• _WRITTEN PROBLEM_
Gather, from the listing beneath this task, every line holding the string "frame".
——
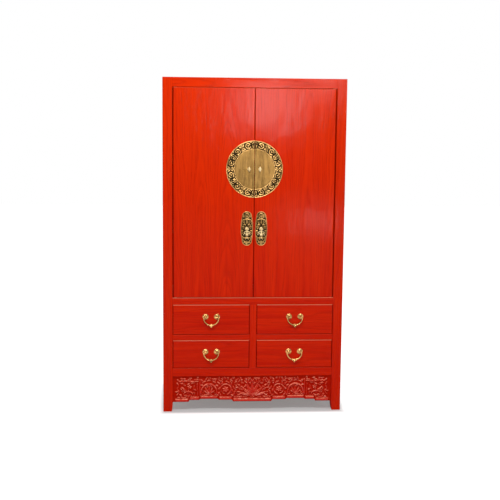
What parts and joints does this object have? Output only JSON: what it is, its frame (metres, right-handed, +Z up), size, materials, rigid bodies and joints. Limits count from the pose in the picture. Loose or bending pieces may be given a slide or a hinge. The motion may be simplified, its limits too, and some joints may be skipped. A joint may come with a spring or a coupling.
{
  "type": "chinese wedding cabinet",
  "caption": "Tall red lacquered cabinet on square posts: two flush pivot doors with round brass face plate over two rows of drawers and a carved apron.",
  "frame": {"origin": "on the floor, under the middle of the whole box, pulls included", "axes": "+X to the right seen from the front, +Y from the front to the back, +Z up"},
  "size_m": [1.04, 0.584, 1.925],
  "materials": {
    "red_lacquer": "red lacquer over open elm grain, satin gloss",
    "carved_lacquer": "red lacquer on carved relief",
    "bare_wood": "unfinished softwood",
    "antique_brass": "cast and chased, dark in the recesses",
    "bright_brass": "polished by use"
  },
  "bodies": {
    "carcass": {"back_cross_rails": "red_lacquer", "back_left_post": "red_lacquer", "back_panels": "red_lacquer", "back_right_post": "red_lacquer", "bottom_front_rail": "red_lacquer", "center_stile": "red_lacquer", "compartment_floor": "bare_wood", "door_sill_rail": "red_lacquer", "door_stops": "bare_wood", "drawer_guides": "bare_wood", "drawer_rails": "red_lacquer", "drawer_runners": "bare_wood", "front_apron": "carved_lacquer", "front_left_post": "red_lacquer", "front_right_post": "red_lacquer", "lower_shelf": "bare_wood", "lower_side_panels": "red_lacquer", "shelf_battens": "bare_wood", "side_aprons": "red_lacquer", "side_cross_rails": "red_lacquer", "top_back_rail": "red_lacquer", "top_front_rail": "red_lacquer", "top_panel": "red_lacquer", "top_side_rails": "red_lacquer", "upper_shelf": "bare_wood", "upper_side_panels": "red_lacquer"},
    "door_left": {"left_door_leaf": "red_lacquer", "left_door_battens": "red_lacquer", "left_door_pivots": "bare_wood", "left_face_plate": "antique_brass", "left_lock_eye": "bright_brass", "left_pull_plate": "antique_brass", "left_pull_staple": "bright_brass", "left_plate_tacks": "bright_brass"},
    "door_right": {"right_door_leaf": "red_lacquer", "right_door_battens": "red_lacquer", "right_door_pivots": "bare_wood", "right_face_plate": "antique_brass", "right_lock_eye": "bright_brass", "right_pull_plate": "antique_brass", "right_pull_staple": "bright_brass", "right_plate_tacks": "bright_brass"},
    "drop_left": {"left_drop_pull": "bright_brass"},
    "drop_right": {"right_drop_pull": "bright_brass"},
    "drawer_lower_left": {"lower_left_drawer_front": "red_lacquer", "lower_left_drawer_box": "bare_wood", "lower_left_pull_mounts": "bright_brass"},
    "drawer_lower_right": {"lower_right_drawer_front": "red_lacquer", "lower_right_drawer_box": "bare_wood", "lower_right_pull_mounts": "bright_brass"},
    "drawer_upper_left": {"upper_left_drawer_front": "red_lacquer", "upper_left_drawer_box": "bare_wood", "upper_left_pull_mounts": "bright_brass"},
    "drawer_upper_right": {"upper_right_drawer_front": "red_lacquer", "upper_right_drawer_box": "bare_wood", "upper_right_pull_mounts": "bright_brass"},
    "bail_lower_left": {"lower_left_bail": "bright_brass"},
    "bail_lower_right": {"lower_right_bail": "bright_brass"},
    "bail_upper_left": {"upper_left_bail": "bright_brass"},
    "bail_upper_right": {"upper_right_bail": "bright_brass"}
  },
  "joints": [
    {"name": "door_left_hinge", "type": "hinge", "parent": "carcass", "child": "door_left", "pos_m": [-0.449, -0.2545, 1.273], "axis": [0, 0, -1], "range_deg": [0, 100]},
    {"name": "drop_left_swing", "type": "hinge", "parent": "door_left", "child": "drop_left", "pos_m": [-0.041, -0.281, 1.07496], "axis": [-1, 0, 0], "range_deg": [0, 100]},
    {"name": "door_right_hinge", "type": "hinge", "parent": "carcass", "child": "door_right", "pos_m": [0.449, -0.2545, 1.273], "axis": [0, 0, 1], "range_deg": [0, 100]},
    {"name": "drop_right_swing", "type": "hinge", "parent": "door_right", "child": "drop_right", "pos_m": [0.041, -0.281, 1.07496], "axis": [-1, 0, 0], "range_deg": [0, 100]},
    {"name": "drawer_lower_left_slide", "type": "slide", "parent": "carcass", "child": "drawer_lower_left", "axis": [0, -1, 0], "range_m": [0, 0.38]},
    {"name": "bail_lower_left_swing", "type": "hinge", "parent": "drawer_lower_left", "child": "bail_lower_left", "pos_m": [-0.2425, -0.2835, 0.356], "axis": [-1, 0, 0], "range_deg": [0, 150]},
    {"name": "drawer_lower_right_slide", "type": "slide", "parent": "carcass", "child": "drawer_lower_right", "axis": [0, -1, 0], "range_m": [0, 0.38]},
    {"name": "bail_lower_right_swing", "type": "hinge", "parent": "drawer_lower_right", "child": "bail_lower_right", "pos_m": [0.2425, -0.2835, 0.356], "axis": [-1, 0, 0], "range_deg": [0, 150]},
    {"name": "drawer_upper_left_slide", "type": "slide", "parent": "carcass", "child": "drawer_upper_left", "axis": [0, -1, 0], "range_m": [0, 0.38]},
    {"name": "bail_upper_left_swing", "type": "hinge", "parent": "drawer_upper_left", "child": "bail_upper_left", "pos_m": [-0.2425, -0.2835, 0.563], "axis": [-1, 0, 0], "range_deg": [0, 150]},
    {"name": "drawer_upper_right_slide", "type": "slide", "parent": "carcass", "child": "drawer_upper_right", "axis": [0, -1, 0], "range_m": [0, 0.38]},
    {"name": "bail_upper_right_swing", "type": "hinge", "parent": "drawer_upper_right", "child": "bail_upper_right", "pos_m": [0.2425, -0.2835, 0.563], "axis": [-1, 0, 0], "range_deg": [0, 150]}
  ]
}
——
• _EXERCISE RESULT_
What parts and joints does this object have? Output only JSON: what it is, its frame (metres, right-handed, +Z up), size, materials, rigid bodies and joints. Limits count from the pose in the picture. Loose or bending pieces may be given a slide or a hinge. The motion may be simplified, its limits too, and some joints may be skipped. A joint may come with a spring or a coupling.
  "frame": {"origin": "on the floor, under the middle of the whole box, pulls included", "axes": "+X to the right seen from the front, +Y from the front to the back, +Z up"},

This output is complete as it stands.